NMU Diversity and Inclusion Officer Jessica Cruz explained that while the two are similar, there are more technical aspects to ensuring equity that can give equality a more solid foundation.  

“Equality is the concept of treating everyone the same and equity takes fairness into consideration,” Cruz said. “Equality assumes that everyone is starting at the same point, equity does not. If you really want to create equality and opportunity, then you have to address the systemic issues that are in the way.” 

This small move holds a large significance for the university moving forward, Cruz explained. 

“Just having the march and calling for a focus on equity, I think shows intentionality and that we’re working to move the needle,” Cruz said. “Moving beyond equality and toward equity we have to acknowledge the historical context. When you get to discuss things like equity you begin to do that.” 

Lesley Larkin, associate professor in the English department, continued the discussion of history by bringing up examples on how King’s work made such a large impact on the African American authors of the time—specifically Toni Morrison. Larkin told a story about conversations between Morrison and King’s eldest son Martin Luther King III after King’s assasination. When asked if there was anything she wanted to know from the late leader, Morrison simply expressed her hope that he wasn’t disappointed in her. 

“Morrison—prodigious author and nobel laureate—possessed of unmatched moral intellectual gravitas suppressing her wish to please her hero,” Larkin said. “Her worry that we haven’t moved far along enough toward justice on the long arch of the moral universe, but also that she personally hadn’t done enough to enact King’s mission.” 

Pushing focus more toward King’s views on education, assistant social work professor LaMart Hightower read passages from an article King wrote while a student at Morehouse College in 1947 titled “The Purpose of Education.” Hightower used the article to start a larger conversation about implementing King’s views at NMU.
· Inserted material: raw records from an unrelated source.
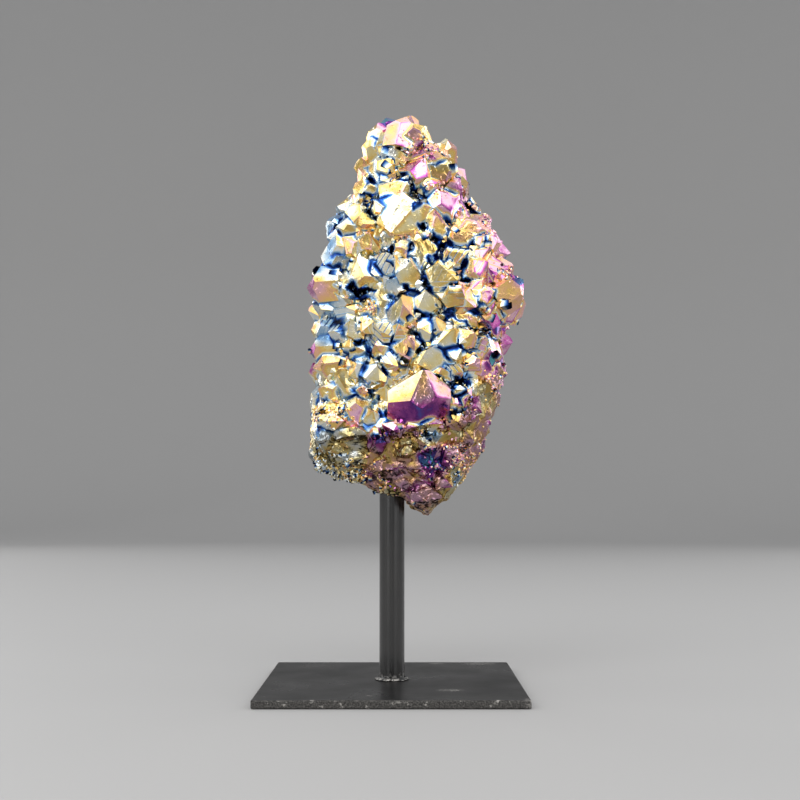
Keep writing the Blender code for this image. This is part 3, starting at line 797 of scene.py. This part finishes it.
def face_film(places, normals):
    """The film at places of the stone: by the crystals listed there, thicker facing right or down."""
    right = np.clip(normals[:, 0], 0, 1)
    left = np.clip(-normals[:, 0], 0, 1)
    down = np.clip(-normals[:, 2], 0, 1)
    total = np.interp(places[:, 0], ZONE_X, ZONE_FILM) * ZONE_WEIGHT
    weight = np.full(len(places), ZONE_WEIGHT)
    front = places[:, 1] < PATCH_BACK
    for x, z, spread, film in TOP_PATCHES + LOW_PATCHES:
        distance = np.hypot(places[:, 0] - x, places[:, 2] - z)
        near = np.where(front, PATCH_WEIGHT * np.exp(-PATCH_FALL * (distance / spread) ** 2), 0)
        total += film * near
        weight += near
    turned = RIGHT_FILM * right**TURN_POWER + LEFT_FILM * left + DOWN_FILM * down**TURN_POWER
    return total / weight + turned


def draw_faces(count):
    """What differs by chance from one flat face to the next."""
    chance = np.random.default_rng(STONE_SEED)
    return {
        "film": chance.uniform(-FACE_CHANCE, FACE_CHANCE, count),
        "slope": chance.uniform(0.0, FACE_SLOPE, count),
        "fringe": np.where(chance.random(count) < FRINGE_CHANCE, FRINGE_FILM, 0.0),
        "tone": chance.uniform(*FACE_TONES, count),
        "turn": chance.choice([0, math.pi / 3, -math.pi / 3], count),
        "growth": chance.uniform(0, GROWTH_SPREAD, count),
    }


def seam_film_and_shade(spots, opened, valley, rind):
    """1 where a place has its crystal's full film, falling towards 0 in the seams and the grooves: partly
    the film thinning there, partly painted shade where little light reaches and in the grooves' dark cores.
    """
    uneven = drift_noise(spots, UNEVEN_SIZE, UNEVEN_SHIFT)
    in_groove = groove_share(spots)
    narrow, usual, wide = SEAM_WIDTHS
    width = np.clip(usual * (1 + SEAM_UNEVEN * uneven), narrow, wide)
    width += (GROOVE_WIDTH * (1 + GROOVE_UNEVEN * uneven) - width) * in_groove
    clear = smooth((valley / width - SEAM_CLEAR) / (1 - SEAM_CLEAR))
    bright = smooth((opened - SHUT) / BRIGHT_RANGE)
    share = np.clip(SEAM_SHARE + UNEVEN_SHARE * uneven + GROOVE_SHARE * in_groove, LEAST_SHARE, 1)
    painted_shade_core = smooth((in_groove - GROOVE_CORE) / (1 - GROOVE_CORE))
    film_and_shade_cover = (1 - (1 - bright * clear) * share) * (1 - CORE_PAINTED_SHADE * painted_shade_core)
    return 1 - (1 - film_and_shade_cover) * (1 - RIND_SHARE * rind)


def rind_film(spots, rind):
    """What drifts in the film over the whole stone, and from lump to lump of the rind."""
    drift = drift_noise(spots, DRIFT_SIZE, DRIFT_SHIFT)
    lumps = np.array([noise.noise(rind_lump(Vector(s), RIND_LUMP)[1] * LUMP_SPREAD) for s in spots])
    return DRIFT_FILM * drift + RIND_FILM * rind * (LUMP_FILM * lumps + drift)


def plate_share(middles):
    """For each flat face, how much it grew in plates, from 0 to 1."""
    found = np.zeros(len(middles))
    for x, z, spread in PLATE_PATCHES:
        distance = np.hypot(middles[:, 0] - x, middles[:, 2] - z)
        found = np.maximum(found, np.where(middles[:, 1] < 0, 1 - smooth(distance / spread - PLATE_CORE), 0))
    return found


def growth_axes(normals, turn):
    """Two directions in each flat face, turned by that angle from straight across and uphill."""
    upward = np.array(GROWTH_UP)
    uphill = upward - normals * (normals @ upward)[:, None]
    uphill /= np.maximum(np.linalg.norm(uphill, axis=1), 1e-6)[:, None]
    across = np.cross(normals, uphill)
    first = across * np.cos(turn)[:, None] + uphill * np.sin(turn)[:, None]
    second = uphill * np.cos(turn)[:, None] - across * np.sin(turn)[:, None]
    return first, second


def set_attribute(mesh, name, kind, values):
    made = mesh.attributes.new(name, kind, "CORNER")
    made.data.foreach_set("vector" if kind == "FLOAT_VECTOR" else "value", values.astype(np.float32).ravel())


def build_stone():
    """The stone's fine mesh, with its film, its tone with painted shade, and growth lines, in place of the
    part's solid.

    Returns the stone and how open each of its vertices is.
    """
    mesh, normals, middles, spots, opened, valley, ridge = refine_solid()
    drawn = draw_faces(len(middles))
    corners = np.empty(len(mesh.loops), np.int32)
    mesh.loops.foreach_get("vertex_index", corners)
    facets = np.empty(len(mesh.polygons), np.int32)
    mesh.attributes["facet"].data.foreach_get("value", facets)
    facet = np.repeat(facets, 3)
    from_middle = spots[corners] - middles[facet]
    rind = rind_share(spots)

    whole = face_film(middles, normals) + drawn["film"]
    film = FACE_SHARE * whole[facet] + (1 - FACE_SHARE) * face_film(spots[corners], normals[facet])
    film += drawn["slope"][facet] * (SLOPE_RIGHT * from_middle[:, 0] - SLOPE_DOWN * from_middle[:, 2])
    fringe = drawn["fringe"][facet]
    film += np.where(film < PINK, fringe, THICK_FRINGE * fringe) * np.exp(-ridge[corners] / FRINGE_WIDTH)
    film += rind_film(spots, rind)[corners]
    # Seams and grooves fall to the near-black film: partly the thin film there, partly painted shade
    film_and_shade_cover = seam_film_and_shade(spots, opened, valley, rind)[corners]
    film = np.clip(film, THIN_FILM, 1.0) * film_and_shade_cover + SEAM_FILM_AND_SHADE * (1 - film_and_shade_cover)
    set_attribute(mesh, "film", "FLOAT", film)

    # Painted shade: faces that look down are darker, and places that little light reaches darker still; the
    # random tone and the rind's darker colour are the stone's own
    tone = drawn["tone"] * (1 - DOWNWARD_PAINTED_SHADE * np.clip(-normals[:, 2], 0, 1))
    lit = LEAST_LIGHT + (1 - LEAST_LIGHT) * smooth((opened - SHUT) / LIT_RANGE)
    tone_and_painted_shade = tone[facet] * (lit * (1 - RIND_DARKENING * rind))[corners]
    set_attribute(mesh, "tone_and_painted_shade", "FLOAT", tone_and_painted_shade)
    set_attribute(mesh, "plates", "FLOAT", plate_share(middles)[facet])

    first, second = growth_axes(normals, drawn["turn"])
    along_first = np.einsum("ij,ij->i", from_middle, first[facet])
    along_second = np.einsum("ij,ij->i", from_middle, second[facet])
    growth = np.stack([along_first, along_second, drawn["growth"][facet]], axis=1)
    set_attribute(mesh, "growth", "FLOAT_VECTOR", growth)

    stone = bpy.data.objects.new("stone", mesh)
    bpy.context.scene.collection.objects.link(stone)
    mesh.materials.append(aura_material("aura_film", STONE_ROUGHNESS, STONE_LINES))
    print("stone triangles", len(mesh.polygons))
    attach(stone, BODY)
    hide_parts("geode")
    return stone, opened


# Small points

def small_point_form():
    """One point of unit radius: its corners, and its faces as triples of them."""
    corners = [(0.0, 0.0, TIP_HEIGHT)]
    turns = [math.tau * k / POINT_SIDES for k in range(POINT_SIDES)]
    for level, width in ((0.0, 1.0), (-FOOT_DEPTH, FOOT_WIDTH)):
        corners += [(width * math.cos(turn), width * math.sin(turn), level) for turn in turns]
    faces = []
    for k in range(POINT_SIDES):
        a = 1 + k
        b = 1 + (k + 1) % POINT_SIDES
        faces += [(0, a, b), (a, a + POINT_SIDES, b), (b, a + POINT_SIDES, b + POINT_SIDES)]
    return np.array(corners), np.array(faces)


def turned_about(axes, spin):
    """Two directions square to each axis and to each other, turned about it by that angle."""
    upright = np.abs(axes[:, 2:3]) < 0.9
    helper = np.where(upright, np.array([[0, 0, 1.0]]), np.array([[1.0, 0, 0]]))
    side = np.cross(helper, axes)
    side /= np.linalg.norm(side, axis=1)[:, None]
    other = np.cross(axes, side)
    first = side * np.cos(spin)[:, None] + other * np.sin(spin)[:, None]
    return first, np.cross(axes, first)


def build_points(name, places, axes, sizes, chance, sink, film_shift, film_spread):
    """Many small points joined into one mesh, each at its place, along its axis."""
    corners, faces = small_point_form()
    count = len(places)
    first, second = turned_about(axes, chance.uniform(0, math.tau, count))
    form = np.repeat(corners[None], count, axis=0)
    form[:, 0, :2] += chance.uniform(-TIP_SHIFT, TIP_SHIFT, (count, 2))
    form[:, 1 : POINT_SIDES + 1, 2] += chance.uniform(*SHOULDER_SHIFT, (count, POINT_SIDES))
    form *= sizes[:, None, None]
    origin = places - axes * (sizes * sink)[:, None]
    world = (
        origin[:, None]
        + form[..., :1] * first[:, None]
        + form[..., 1:2] * second[:, None]
        + form[..., 2:] * axes[:, None]
    )
    triples = (faces[None] + (np.arange(count) * len(corners))[:, None, None]).reshape(-1, 3)
    points = world.reshape(-1, 3)
    mesh = bpy.data.meshes.new(name)
    mesh.from_pydata((points * MM).tolist(), [], triples.tolist())
    mesh.update()

    edges = points[triples]
    normals = np.cross(edges[:, 1] - edges[:, 0], edges[:, 2] - edges[:, 0])
    normals /= np.maximum(np.linalg.norm(normals, axis=1), 1e-9)[:, None]
    film = face_film(edges.mean(axis=1), normals) + chance.uniform(-POINT_CHANCE, POINT_CHANCE, len(normals))
    film += np.repeat(chance.normal(film_shift, film_spread, count), len(faces))
    # Painted shade: the foot, where the point meets the stone, gets a near-black film and a dark tone
    in_shaded_foot = np.tile(faces > POINT_SIDES, (count, 1))
    film = np.clip(np.repeat(film, 3).reshape(-1, 3), *POINT_FILMS)
    set_attribute(mesh, "film", "FLOAT", np.where(in_shaded_foot, FOOT_PAINTED_SHADE_FILM, film))
    set_attribute(mesh, "tone_and_painted_shade", "FLOAT", np.where(in_shaded_foot, FOOT_PAINTED_SHADE, 1.0))
    piece = bpy.data.objects.new(name, mesh)
    bpy.context.scene.collection.objects.link(piece)
    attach(piece, BODY)
    print(name, "triangles", len(mesh.polygons))
    return piece


def scatter(stone, weights, count, chance):
    """Random places on the stone's faces, more where the weights are larger, with their normals."""
    mesh = stone.data
    areas = np.array([p.area for p in mesh.polygons]) * weights
    pick = chance.choice(len(areas), count, p=areas / areas.sum())
    corners = np.array([mesh.polygons[i].vertices for i in pick])
    verts = np.array([v.co for v in mesh.vertices]) / MM
    a, b = chance.random((2, count))
    flip = a + b > 1
    a, b = np.where(flip, 1 - a, a), np.where(flip, 1 - b, b)
    tri = verts[corners]
    places = tri[:, 0] + a[:, None] * (tri[:, 1] - tri[:, 0]) + b[:, None] * (tri[:, 2] - tri[:, 0])
    normals = np.array([mesh.polygons[i].normal for i in pick])
    return places, normals


def tilted(normals, amount, chance):
    axes = normals + chance.normal(0, amount, normals.shape)
    return axes / np.linalg.norm(axes, axis=1)[:, None]


def druse_weights(mesh, opened):
    """How thickly each kind of small point grows on each of the stone's faces."""
    middles = np.array([p.center for p in mesh.polygons]) / MM
    open_faces = opened[np.array([p.vertices for p in mesh.polygons])].mean(axis=1)
    rind = rind_share(middles)
    crust = 1 - rind
    least, most = FILLING_OPEN
    half_open = smooth((most - open_faces) / OPEN_BLEND) * smooth((open_faces - least) / OPEN_BLEND)
    rough = np.zeros(len(middles))
    for x, z, spread in ROUGH_PATCHES:
        distance = np.hypot(middles[:, 0] - x, middles[:, 2] - z)
        rough += np.where(middles[:, 1] < ROUGH_BACK, np.exp(-((distance / spread) ** 2)), 0)
    on_rind = smooth((drift_noise(middles, RIND_DRIFT_SIZE) - RIND_DRIFT_START) / RIND_DRIFT_BLEND)
    return {
        "filling_points": crust * half_open * (1 - groove_share(middles)),
        "hollow_points": crust * smooth((HOLLOW_OPEN - open_faces) / OPEN_BLEND),
        "rough_points": rough**ROUGH_POWER + LONE_ROUGH * crust,
        "rind_points": rind * on_rind + LONE_RIND,
    }


def build_druse(stone, opened):
    """The points too small for the part's solid: in the hollows, on rough patches and on the rind."""
    chance = np.random.default_rng(DRUSE_SEED)
    material = aura_material("aura_film_fine", POINT_ROUGHNESS, POINT_LINES)
    weights = druse_weights(stone.data, opened)
    for name, (count, small, large, tilt, sink, film_shift, film_spread) in DRUSE.items():
        places, normals = scatter(stone, weights[name], count, chance)
        sizes = chance.uniform(small, large, count)
        axes = tilted(normals, tilt, chance)
        points = build_points(name, places, axes, sizes, chance, sink, film_shift, film_spread)
        points.data.materials.append(material)


# Studio

def build_stage():
    """A pale floor that sweeps up all round into a wall, so that every side has the same background."""
    profile = [(radius, 0.0) for radius in FLOOR_RINGS]
    edge = FLOOR_RINGS[-1]
    for i in range(1, SWEEP_STEPS + 1):
        turn = math.pi / 2 * i / SWEEP_STEPS
        profile.append((edge + SWEEP_RADIUS * math.sin(turn), SWEEP_RADIUS * (1 - math.cos(turn))))
    profile.append((edge + SWEEP_RADIUS, SWEEP_TOP))
    bm = bmesh.new()
    turns = [math.tau * k / FLOOR_SIDES for k in range(FLOOR_SIDES)]
    rows = []
    for radius, height in profile:
        rows.append([bm.verts.new((radius * math.cos(t), radius * math.sin(t), height)) for t in turns])
    middle = bm.verts.new((0, 0, 0))
    for k in range(FLOOR_SIDES):
        following = (k + 1) % FLOOR_SIDES
        bm.faces.new((middle, rows[0][k], rows[0][following]))
        for row, above in zip(rows, rows[1:]):
            bm.faces.new((row[k], above[k], above[following], row[following]))
    mesh = bpy.data.meshes.new("studio_floor")
    bm.to_mesh(mesh)
    bm.free()
    mesh.shade_smooth()
    floor = bpy.data.objects.new("studio_floor", mesh)
    bpy.context.scene.collection.objects.link(floor)
    floor.location.z = -FLOOR_GAP
    material, _, shader = new_material("pale_floor")
    shader.inputs["Base Color"].default_value = (*FLOOR_COLOR, 1)
    shader.inputs["Roughness"].default_value = FLOOR_ROUGHNESS
    shader.inputs["Specular IOR Level"].default_value = FLOOR_GLOSS
    mesh.materials.append(material)


def add_softbox(name, place, width, height, power):
    light = bpy.data.lights.new(name, "AREA")
    light.shape = "RECTANGLE"
    light.size = width
    light.size_y = height
    light.energy = power
    lamp = bpy.data.objects.new(name, light)
    bpy.context.scene.collection.objects.link(lamp)
    lamp.location = place
    lamp.rotation_euler = (Vector(LIGHT_AIM) - Vector(place)).to_track_quat("-Z", "Y").to_euler()
    lamp.visible_camera = False


def build_lights():
    world = bpy.data.worlds.new("studio")
    world.use_nodes = True
    background = world.node_tree.nodes["Background"]
    background.inputs["Color"].default_value = (*SKY_COLOR, 1)
    background.inputs["Strength"].default_value = SKY_STRENGTH
    bpy.context.scene.world = world
    for softbox in SOFTBOXES:
        add_softbox(*softbox)


def build_camera():
    data = bpy.data.cameras.new("camera")
    data.sensor_width = SENSOR_WIDTH
    data.lens = FOCAL_PIXELS / FRAME_PIXELS * SENSOR_WIDTH
    camera = bpy.data.objects.new("camera", data)
    bpy.context.scene.collection.objects.link(camera)
    camera.location = mm(CAMERA_PLACE)
    camera.rotation_euler = (math.radians(90 + CAMERA_PITCH), 0, 0)
    bpy.context.scene.camera = camera


def finish_stand():
    """Puts their paint on the plate, the post and the weld."""
    paints = {"base_plate": plate_material(), "post": post_material(), "weld_bead": weld_material()}
    for name, material in paints.items():
        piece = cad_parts[name]
        piece.data.materials.clear()
        piece.data.materials.append(material)


build_camera()
build_lights()
build_stage()
finish_stand()
build_druse(*build_stone())
bpy.context.scene.view_settings.view_transform = "Standard"
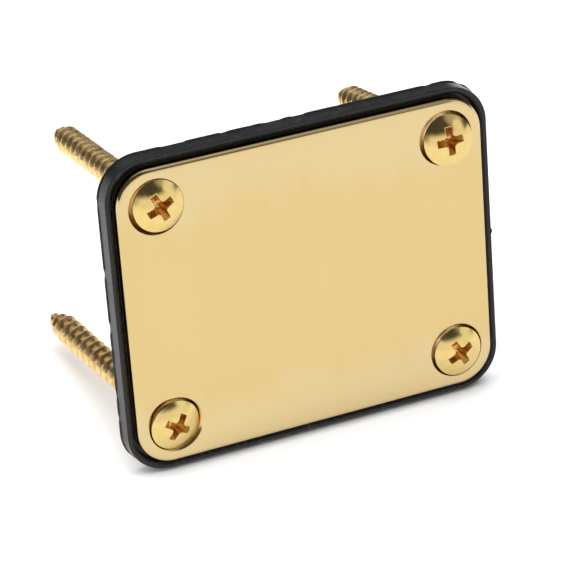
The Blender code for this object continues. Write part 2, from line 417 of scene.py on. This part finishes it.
def cross_outline(reach, half_width, inner_round):
    """Points round a four-winged recess, each wing joined to the next by a rounded corner."""
    end_steps = 4
    side_steps = 7
    bend_steps = 8
    inner = half_width + inner_round
    quarter = [
        Vector((reach, half_width * (2 * k / end_steps - 1))) for k in range(end_steps + 1)
    ]
    side = [reach + (inner - reach) * k / side_steps for k in range(1, side_steps)]
    quarter.extend(Vector((x, half_width)) for x in side)
    for k in range(bend_steps + 1):
        angle = k * math.pi / 2 / bend_steps
        x = inner - inner_round * math.sin(angle)
        y = inner - inner_round * math.cos(angle)
        quarter.append(Vector((x, y)))
    quarter.extend(Vector((half_width, y)) for y in reversed(side))
    points = []
    for turn in range(4):
        spin = Matrix.Rotation(turn * math.pi / 2, 2)
        points.extend(spin @ p for p in quarter)
    return points


def dome_height(radius):
    """Height of the head's dome above the plane of its rim."""
    sphere = (HEAD_RADIUS**2 + HEAD_DOME**2) / (2 * HEAD_DOME)
    return HEAD_DOME - sphere + math.sqrt(sphere**2 - radius**2)


def recess_rings(shell):
    """Rings of the recess, from its bottom up to where its edge starts to round."""
    bottom = HEAD_DOME - RECESS_DEPTH
    rings = []
    floor = cross_outline(WING_REACH_BOTTOM, WING_HALF_WIDTH_BOTTOM, WING_INNER_ROUND_BOTTOM)
    for scale, sink in ((0.35, 0.25 * MM), (0.7, 0.12 * MM), (0.95, 0.02 * MM)):
        rings.append(shell.ring([Vector((*(p * scale), bottom - sink)) for p in floor]))
    mouth = cross_outline(WING_REACH, WING_HALF_WIDTH, WING_INNER_ROUND)
    for share in (0.03, 0.25, 0.5, 0.75, 0.97):
        points = []
        for low, high in zip(floor, mouth):
            top = dome_height(high.length) - RECESS_EDGE_ROUND
            points.append(Vector((*low.lerp(high, share), bottom + (top - bottom) * share)))
        rings.append(shell.ring(points))
    return rings


def recess_edge(grow):
    """Outline of the recess's mouth, grown outwards."""
    return cross_outline(WING_REACH + grow, WING_HALF_WIDTH + grow, WING_INNER_ROUND - grow)


def dome_rings(shell):
    """Rings of the dome, from the recess's rounded edge out to the head's rim."""
    rings = []
    edge_steps = 4
    for step in range(1, edge_steps + 1):
        angle = step * math.pi / 2 / edge_steps
        grow = RECESS_EDGE_ROUND * (1 - math.cos(angle))
        drop = RECESS_EDGE_ROUND * (1 - math.sin(angle))
        edge = recess_edge(grow)
        rings.append(shell.ring([Vector((*p, dome_height(p.length) - drop)) for p in edge]))
    rim = HEAD_RADIUS - HEAD_RIM_ROUND
    for share in (0.04, 0.12, 0.25, 0.4, 0.55, 0.7, 0.85, 1.0):
        points = []
        for p in recess_edge(RECESS_EDGE_ROUND):
            radius = p.length + (rim - p.length) * share
            points.append(Vector((*(p.normalized() * radius), dome_height(radius))))
        rings.append(shell.ring(points))
    return rings


def thread_height(z, angle):
    """Height of the thread's ridge above the root at a place on the shank, from 0 to 1."""
    turns = z / THREAD_PITCH - angle / math.tau
    off_crest = abs((turns % 1.0) - 0.5) * 2
    flank = max(0.0, 1.0 - off_crest / RIDGE_WIDTH)
    ridge = flank * flank * (3 - 2 * flank)
    ridge = 0.45 * ridge + 0.55 * ridge**RIDGE_SHARPNESS
    return ridge * clamp((THREAD_START - z) / (RUNOUT_TURNS * THREAD_PITCH))


def core_radius(z):
    """Radius under the thread: the shank's at the run-out, then the root's, then the point."""
    blend = clamp((THREAD_START - z) / THREAD_PITCH)
    body = SHANK_RADIUS + (ROOT_RADIUS - SHANK_RADIUS) * blend
    return body * min(1.0, (z + SCREW_LENGTH) / POINT_LENGTH) ** 0.7


def round_ring(shell, directions, radius, z):
    return shell.ring([Vector((d.x * radius, d.y * radius, z)) for d in directions])


def thread_ring(shell, directions, z, shift):
    """One ring of the thread, roughened more towards the point."""
    narrow = min(1.0, (z + SCREW_LENGTH) / POINT_LENGTH) ** 0.85
    roughness = THREAD_ROUGHNESS + (POINT_ROUGHNESS - THREAD_ROUGHNESS) * (1 - narrow)
    points = []
    for d in directions:
        height = thread_height(z, math.atan2(d.y, d.x))
        radius = core_radius(z) + (CREST_RADIUS - ROOT_RADIUS) * height * narrow
        place = Vector((d.x * radius, d.y * radius, z + shift))
        grain = noise.noise(place * THREAD_GRAIN)
        radius += roughness * grain * min(1.0, radius / ROOT_RADIUS)
        points.append(Vector((d.x * radius, d.y * radius, z)))
    return shell.ring(points)


def make_screw(name, place, materials, shift):
    """One screw: domed head with recess, cone, plain shank, rolled thread and gimlet point.

    The materials are the head's, the recess's and cone's, and the shank's. The shift makes
    each screw's roughness its own.
    """
    shell = Shell()
    recess = recess_rings(shell)
    dome = dome_rings(shell)
    shell.fan(recess[0], Vector((0, 0, HEAD_DOME - RECESS_DEPTH - RECESS_TIP)), slot=1)
    shell.bands([*recess, dome[0]], slot=1)
    shell.bands(dome)

    directions = [p.normalized() for p in recess_edge(RECESS_EDGE_ROUND)]

    def ring(radius, z):
        return round_ring(shell, directions, radius, z)

    rim = HEAD_RADIUS - HEAD_RIM_ROUND
    band = [dome[-1]]
    for share in (0.35, 0.7, 1.0):
        radius = rim + HEAD_RIM_ROUND * math.sin(share * math.pi / 2)
        band.append(ring(radius, dome_height(rim) * (1 - share) ** 1.4))
    band.append(ring(HEAD_RADIUS, -HEAD_BAND))
    shell.bands(band)

    cone = HEAD_RADIUS - SHANK_RADIUS
    under = [
        band[-1],
        ring(HEAD_RADIUS - HEAD_BAND_EDGE, -HEAD_BAND - HEAD_BAND_EDGE),
        ring(HEAD_RADIUS - cone / 2, -HEAD_BAND - cone / 2),
        ring(SHANK_RADIUS + 0.12 * MM, -HEAD_BAND - cone + 0.1 * MM),
        ring(SHANK_RADIUS, -HEAD_BAND - cone - 0.2 * MM),
    ]
    shell.bands(under, slot=1)

    shank = [under[-1], ring(SHANK_RADIUS, THREAD_START * 0.6), ring(SHANK_RADIUS, THREAD_START)]
    step = THREAD_PITCH / THREAD_RINGS
    for k in range(1, int(THREAD_LENGTH / step)):
        shank.append(thread_ring(shell, directions, THREAD_START - k * step, shift))
    shell.bands(shank, slot=2)
    shell.fan(shank[-1], Vector((0, 0, -SCREW_LENGTH)), slot=2)
    return shell.build(name, place, materials)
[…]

“King understood the importance of education in advancing the positions of minorities and eliminating long social prejudices. We need an actual conversation about equality, equity and tolerance,” Hightower said. “My question for NMU is this, are we having an honest conversation about race, gender, LGBTQIA+ and other issues that divide us, or are we afraid to leave our comfort zone?”  

Following Hightower’s call to action, nine different poets presented their work in a variety of different languages ranging from German, Spanish or Finnish as a part of Poetry Without Borders, which is an event hosted by the languages, literature and international studies department to celebrate cultures. In the spirit of MLK many of these poems talked about the struggle for civil rights in different cultures. However, some also served as a way to showcase the beauty in simple things.

Such a diverse selection of language is something that junior English writing major Katie Buhrmann found musical while also reflecting the same poetic style that King become so known and loved for. 

“I swear he is a poet first and foremost and I love looking at anything he has spoken because it has a rhythm to it,” Buhrmann said. “I think it’s so interesting to hear other languages spoken because you get that rhythm.” 

Assistant Professor of language, literature and international studies Anna Zimmer has worked to bring Poetry Without Borders as a part of the MLK celebration. Zimmer explains that having such a good turnout despite the time of year speaks to the power of a message that has stood the test of time. 

“On a cold day, it’s great to see all those people come out. I think it’s really great to share these words with anyone willing to hear them and listen,” Zimmer said. “ In many ways, it speaks to the fact that King’s words are universal.” 

As the listeners disbursed to take part in a service project of their choice, the air held a collective sense of understanding and urgency for everyone to change something about the world they live in.